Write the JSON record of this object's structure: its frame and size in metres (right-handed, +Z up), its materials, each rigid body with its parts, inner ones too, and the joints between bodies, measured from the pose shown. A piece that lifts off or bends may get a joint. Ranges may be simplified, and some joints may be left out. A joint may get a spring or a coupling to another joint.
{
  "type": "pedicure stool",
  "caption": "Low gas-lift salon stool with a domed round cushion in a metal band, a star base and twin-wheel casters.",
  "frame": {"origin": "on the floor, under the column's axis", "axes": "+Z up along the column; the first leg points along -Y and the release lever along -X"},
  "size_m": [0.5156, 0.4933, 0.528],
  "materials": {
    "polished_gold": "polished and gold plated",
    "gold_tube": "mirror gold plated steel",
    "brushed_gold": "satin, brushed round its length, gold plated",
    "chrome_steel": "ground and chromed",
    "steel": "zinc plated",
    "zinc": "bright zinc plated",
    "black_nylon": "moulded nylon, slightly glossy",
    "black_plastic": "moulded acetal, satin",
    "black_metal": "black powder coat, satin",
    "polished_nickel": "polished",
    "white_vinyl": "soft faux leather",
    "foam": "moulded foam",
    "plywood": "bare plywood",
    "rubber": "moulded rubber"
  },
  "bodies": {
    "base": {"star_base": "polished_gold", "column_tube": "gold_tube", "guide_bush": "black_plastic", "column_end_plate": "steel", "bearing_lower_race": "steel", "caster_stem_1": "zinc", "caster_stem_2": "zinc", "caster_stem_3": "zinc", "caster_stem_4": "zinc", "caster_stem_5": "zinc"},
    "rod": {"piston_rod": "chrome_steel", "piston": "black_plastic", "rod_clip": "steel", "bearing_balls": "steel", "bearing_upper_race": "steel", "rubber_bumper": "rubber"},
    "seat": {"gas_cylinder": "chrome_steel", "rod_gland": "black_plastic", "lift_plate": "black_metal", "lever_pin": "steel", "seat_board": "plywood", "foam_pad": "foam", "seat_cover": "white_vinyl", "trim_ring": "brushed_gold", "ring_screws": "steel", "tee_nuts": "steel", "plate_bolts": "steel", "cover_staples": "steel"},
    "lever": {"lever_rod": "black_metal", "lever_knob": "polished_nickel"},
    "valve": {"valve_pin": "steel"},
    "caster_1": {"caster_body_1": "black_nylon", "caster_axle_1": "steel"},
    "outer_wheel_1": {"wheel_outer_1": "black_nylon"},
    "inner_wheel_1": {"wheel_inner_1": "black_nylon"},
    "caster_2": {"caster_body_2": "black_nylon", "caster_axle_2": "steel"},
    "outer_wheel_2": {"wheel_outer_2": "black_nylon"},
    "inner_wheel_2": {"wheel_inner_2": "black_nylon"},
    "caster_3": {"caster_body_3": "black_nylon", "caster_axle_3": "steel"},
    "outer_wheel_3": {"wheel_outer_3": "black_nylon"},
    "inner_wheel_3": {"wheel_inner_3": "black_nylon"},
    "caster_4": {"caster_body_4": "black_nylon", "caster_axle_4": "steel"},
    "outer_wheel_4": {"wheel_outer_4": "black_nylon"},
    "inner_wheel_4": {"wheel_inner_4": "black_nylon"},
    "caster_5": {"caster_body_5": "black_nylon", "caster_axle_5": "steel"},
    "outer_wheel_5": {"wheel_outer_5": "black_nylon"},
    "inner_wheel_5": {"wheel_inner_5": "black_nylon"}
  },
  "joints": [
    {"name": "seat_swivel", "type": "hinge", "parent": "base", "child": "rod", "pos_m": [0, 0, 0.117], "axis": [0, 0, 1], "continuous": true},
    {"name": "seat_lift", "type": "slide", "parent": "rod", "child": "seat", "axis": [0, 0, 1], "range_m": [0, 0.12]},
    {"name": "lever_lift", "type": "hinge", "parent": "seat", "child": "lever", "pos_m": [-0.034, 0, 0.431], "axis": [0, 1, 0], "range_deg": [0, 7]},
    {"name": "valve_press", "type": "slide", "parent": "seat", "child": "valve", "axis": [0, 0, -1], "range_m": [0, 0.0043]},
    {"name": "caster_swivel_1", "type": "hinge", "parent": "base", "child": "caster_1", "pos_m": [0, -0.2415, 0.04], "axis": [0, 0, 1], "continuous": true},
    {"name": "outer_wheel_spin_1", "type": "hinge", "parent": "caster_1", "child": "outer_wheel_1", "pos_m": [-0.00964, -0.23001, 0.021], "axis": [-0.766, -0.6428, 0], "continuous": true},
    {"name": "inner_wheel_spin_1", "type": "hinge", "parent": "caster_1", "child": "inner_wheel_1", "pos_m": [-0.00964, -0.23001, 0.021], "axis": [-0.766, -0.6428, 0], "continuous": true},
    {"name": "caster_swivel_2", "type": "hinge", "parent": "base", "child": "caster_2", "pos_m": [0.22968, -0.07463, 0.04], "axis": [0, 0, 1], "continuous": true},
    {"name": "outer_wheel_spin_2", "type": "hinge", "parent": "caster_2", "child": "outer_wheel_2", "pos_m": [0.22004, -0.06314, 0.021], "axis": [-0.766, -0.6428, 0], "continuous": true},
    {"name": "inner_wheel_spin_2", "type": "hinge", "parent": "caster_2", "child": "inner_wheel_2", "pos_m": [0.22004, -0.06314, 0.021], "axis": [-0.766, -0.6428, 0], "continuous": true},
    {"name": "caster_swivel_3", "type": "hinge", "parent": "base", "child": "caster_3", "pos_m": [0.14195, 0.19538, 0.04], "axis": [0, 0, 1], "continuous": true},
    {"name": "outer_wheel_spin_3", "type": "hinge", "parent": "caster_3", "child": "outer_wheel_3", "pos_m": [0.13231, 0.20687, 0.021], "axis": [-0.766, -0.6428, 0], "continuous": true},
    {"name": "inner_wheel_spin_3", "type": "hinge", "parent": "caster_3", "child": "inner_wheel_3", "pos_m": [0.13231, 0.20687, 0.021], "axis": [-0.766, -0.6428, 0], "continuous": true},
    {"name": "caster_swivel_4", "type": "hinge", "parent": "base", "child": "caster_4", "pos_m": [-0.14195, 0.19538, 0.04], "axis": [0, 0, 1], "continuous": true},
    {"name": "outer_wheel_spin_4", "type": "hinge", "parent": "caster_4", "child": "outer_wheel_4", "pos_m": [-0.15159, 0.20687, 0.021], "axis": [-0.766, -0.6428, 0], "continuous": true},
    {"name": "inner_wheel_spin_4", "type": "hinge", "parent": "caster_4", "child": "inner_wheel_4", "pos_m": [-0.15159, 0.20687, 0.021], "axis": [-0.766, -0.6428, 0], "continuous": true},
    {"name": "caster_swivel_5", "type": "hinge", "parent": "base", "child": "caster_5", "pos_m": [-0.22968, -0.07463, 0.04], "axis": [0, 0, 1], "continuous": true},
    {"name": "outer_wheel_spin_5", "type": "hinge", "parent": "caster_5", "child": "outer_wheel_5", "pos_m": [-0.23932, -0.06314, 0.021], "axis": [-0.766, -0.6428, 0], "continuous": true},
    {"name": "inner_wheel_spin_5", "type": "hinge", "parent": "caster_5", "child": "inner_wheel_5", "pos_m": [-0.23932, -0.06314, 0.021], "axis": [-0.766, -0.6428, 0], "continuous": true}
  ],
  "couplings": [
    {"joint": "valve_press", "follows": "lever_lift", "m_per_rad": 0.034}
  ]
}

•••••

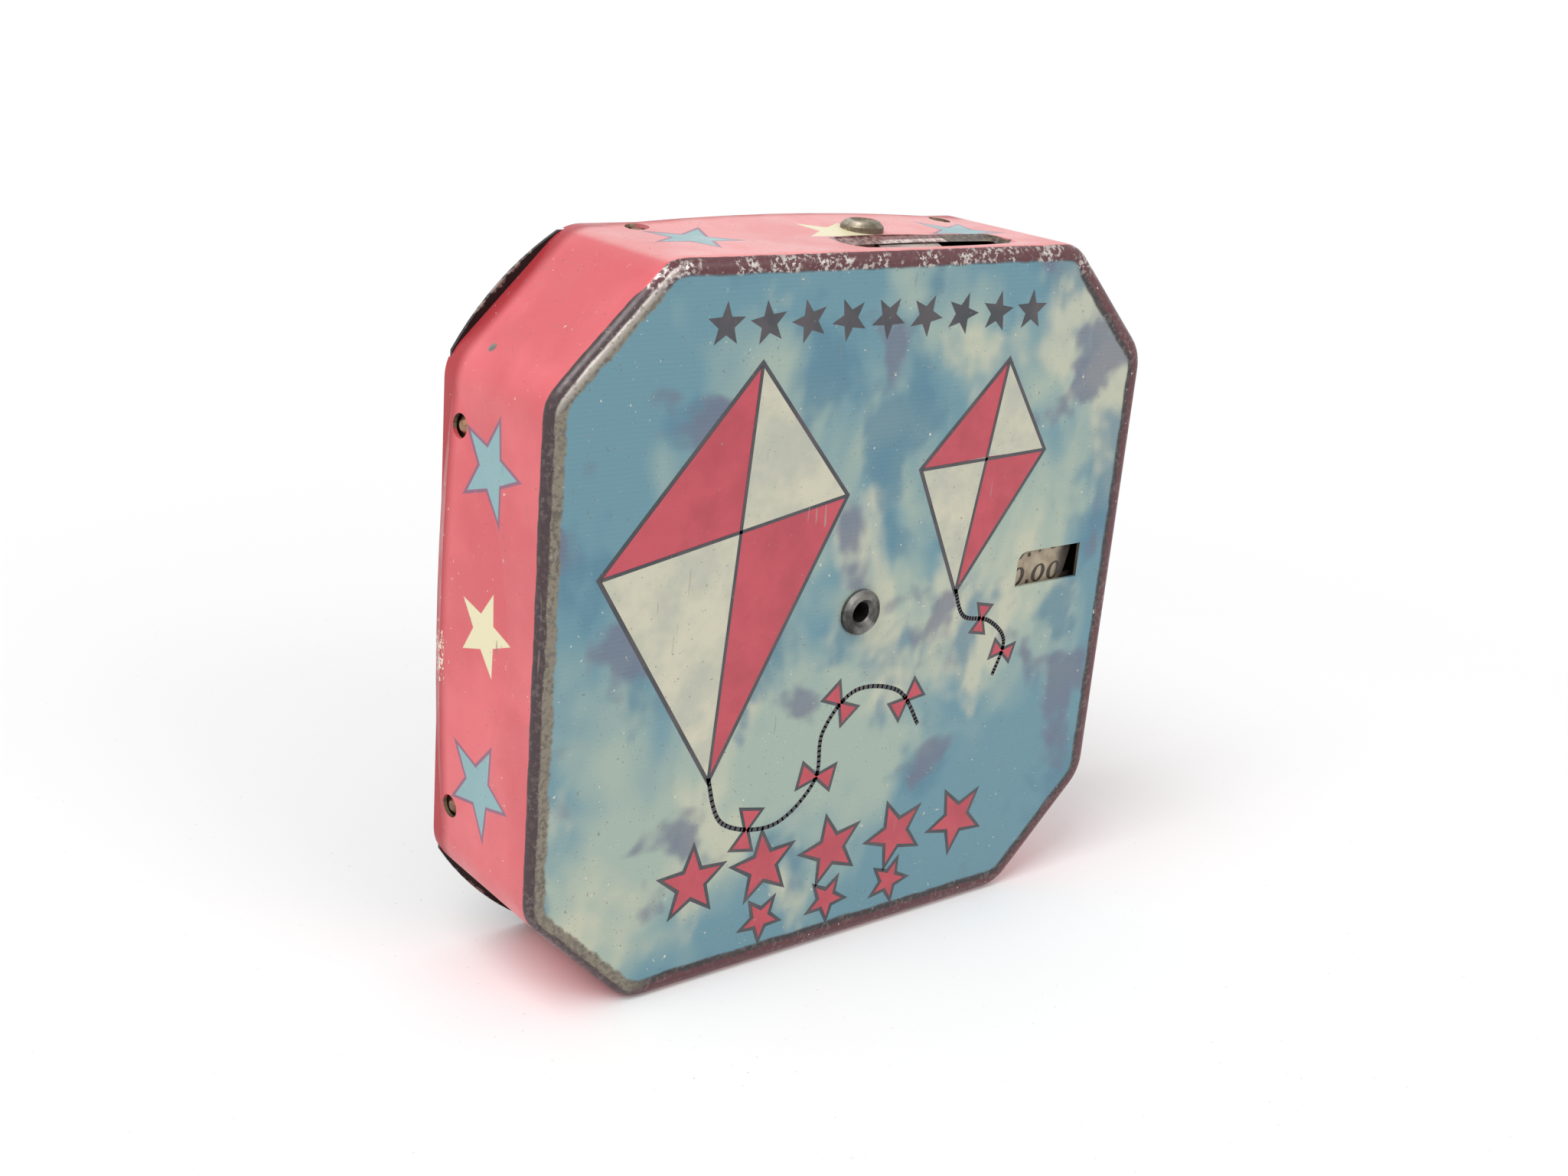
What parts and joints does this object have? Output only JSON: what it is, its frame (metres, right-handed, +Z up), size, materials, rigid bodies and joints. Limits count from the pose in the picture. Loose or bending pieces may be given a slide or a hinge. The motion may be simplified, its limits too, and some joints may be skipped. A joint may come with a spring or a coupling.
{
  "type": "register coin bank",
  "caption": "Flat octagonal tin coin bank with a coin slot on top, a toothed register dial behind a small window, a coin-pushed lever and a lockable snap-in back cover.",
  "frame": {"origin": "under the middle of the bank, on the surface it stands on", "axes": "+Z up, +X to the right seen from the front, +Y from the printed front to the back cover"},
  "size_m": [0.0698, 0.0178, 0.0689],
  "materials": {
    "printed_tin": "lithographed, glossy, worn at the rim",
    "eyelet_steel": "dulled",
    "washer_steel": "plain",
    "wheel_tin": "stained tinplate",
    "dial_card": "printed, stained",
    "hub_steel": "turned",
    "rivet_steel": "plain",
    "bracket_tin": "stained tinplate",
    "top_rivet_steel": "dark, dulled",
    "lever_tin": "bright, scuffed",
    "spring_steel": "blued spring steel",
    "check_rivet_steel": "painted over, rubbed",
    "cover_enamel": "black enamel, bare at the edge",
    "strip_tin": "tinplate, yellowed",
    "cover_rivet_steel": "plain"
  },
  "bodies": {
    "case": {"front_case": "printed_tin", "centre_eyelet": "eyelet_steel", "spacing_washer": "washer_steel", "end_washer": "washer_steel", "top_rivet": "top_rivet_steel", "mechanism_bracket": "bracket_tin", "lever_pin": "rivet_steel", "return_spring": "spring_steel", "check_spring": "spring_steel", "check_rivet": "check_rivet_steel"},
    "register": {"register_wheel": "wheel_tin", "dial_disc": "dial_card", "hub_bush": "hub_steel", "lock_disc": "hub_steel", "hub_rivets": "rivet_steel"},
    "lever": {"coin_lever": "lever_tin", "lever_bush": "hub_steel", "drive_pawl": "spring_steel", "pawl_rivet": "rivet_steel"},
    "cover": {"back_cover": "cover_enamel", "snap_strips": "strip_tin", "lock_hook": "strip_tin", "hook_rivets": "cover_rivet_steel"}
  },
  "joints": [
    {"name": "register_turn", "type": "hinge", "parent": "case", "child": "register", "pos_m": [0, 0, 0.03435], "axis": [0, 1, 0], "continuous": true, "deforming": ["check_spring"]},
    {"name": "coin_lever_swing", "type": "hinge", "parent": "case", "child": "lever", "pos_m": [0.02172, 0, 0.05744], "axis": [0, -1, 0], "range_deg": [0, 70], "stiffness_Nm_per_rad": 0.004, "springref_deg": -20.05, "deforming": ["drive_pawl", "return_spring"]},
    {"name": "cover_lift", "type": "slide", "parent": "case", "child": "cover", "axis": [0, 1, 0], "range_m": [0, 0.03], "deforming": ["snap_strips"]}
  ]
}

•••••

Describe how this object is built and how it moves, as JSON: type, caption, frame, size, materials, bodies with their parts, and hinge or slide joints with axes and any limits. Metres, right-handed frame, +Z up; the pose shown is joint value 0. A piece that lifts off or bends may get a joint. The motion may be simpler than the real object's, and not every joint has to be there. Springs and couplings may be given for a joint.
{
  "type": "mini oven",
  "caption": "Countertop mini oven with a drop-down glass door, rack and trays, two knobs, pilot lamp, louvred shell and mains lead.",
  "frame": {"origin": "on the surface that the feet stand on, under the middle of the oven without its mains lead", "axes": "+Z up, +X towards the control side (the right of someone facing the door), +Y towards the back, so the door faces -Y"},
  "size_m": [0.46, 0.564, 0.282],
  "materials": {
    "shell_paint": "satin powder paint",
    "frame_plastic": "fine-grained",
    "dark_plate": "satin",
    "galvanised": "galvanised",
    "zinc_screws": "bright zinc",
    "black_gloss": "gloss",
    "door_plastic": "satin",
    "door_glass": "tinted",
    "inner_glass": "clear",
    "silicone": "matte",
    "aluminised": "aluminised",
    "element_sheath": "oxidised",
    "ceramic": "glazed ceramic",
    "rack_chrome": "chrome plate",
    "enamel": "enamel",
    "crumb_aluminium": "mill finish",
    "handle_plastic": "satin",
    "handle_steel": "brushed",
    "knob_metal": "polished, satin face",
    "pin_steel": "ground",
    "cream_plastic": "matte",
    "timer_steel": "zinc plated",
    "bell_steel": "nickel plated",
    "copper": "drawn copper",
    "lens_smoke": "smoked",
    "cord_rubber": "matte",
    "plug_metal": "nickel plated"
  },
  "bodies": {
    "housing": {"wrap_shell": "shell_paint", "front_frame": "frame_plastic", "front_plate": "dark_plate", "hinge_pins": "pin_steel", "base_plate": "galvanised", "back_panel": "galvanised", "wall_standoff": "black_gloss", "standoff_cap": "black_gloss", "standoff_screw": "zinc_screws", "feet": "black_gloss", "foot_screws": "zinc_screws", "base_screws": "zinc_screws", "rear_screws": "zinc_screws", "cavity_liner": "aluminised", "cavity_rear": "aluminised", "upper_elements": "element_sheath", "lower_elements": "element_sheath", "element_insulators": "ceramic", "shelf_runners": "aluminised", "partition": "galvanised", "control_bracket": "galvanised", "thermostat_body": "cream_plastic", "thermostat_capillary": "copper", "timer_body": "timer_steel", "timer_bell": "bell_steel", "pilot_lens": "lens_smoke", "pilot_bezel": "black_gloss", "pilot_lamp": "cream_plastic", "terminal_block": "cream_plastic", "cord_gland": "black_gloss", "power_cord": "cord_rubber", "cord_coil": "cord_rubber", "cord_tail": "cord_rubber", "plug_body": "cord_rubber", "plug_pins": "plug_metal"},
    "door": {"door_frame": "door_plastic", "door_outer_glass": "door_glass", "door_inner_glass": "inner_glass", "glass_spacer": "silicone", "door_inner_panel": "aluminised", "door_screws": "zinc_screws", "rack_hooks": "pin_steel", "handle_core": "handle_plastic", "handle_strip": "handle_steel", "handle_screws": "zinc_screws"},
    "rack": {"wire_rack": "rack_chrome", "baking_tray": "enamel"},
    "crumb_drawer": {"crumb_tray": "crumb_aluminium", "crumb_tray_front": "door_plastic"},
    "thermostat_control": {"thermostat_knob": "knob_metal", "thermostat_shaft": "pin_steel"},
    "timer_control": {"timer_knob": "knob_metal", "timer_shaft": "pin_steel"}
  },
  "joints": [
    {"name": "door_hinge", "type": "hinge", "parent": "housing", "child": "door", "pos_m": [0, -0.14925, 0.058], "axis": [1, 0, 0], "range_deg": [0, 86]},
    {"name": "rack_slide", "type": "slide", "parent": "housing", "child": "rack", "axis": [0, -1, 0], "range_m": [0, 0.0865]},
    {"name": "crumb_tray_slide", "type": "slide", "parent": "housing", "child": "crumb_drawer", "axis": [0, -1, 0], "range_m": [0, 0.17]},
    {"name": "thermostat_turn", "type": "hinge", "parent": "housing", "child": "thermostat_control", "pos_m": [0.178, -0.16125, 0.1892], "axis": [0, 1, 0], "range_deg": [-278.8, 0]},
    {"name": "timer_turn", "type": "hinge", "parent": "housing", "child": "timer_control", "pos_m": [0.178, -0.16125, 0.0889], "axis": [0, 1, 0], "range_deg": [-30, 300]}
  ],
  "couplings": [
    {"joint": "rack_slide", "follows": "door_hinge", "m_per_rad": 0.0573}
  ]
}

•••••

◆ STATED TASK
Look through the entries above and report each line where the string "lifts" occurs.

◆ FINISHED EXERCISE
Write the JSON record of this object's structure: its frame and size in metres (right-handed, +Z up), its materials, each rigid body with its parts, inner ones too, and the joints between bodies, measured from the pose shown. A piece that lifts off or bends may get a joint. Ranges may be simplified, and some joints may be left out. A joint may get a spring or a coupling to another joint.
Describe how this object is built and how it moves, as JSON: type, caption, frame, size, materials, bodies with their parts, and hinge or slide joints with axes and any limits. Metres, right-handed frame, +Z up; the pose shown is joint value 0. A piece that lifts off or bends may get a joint. The motion may be simpler than the real object's, and not every joint has to be there. Springs and couplings may be given for a joint.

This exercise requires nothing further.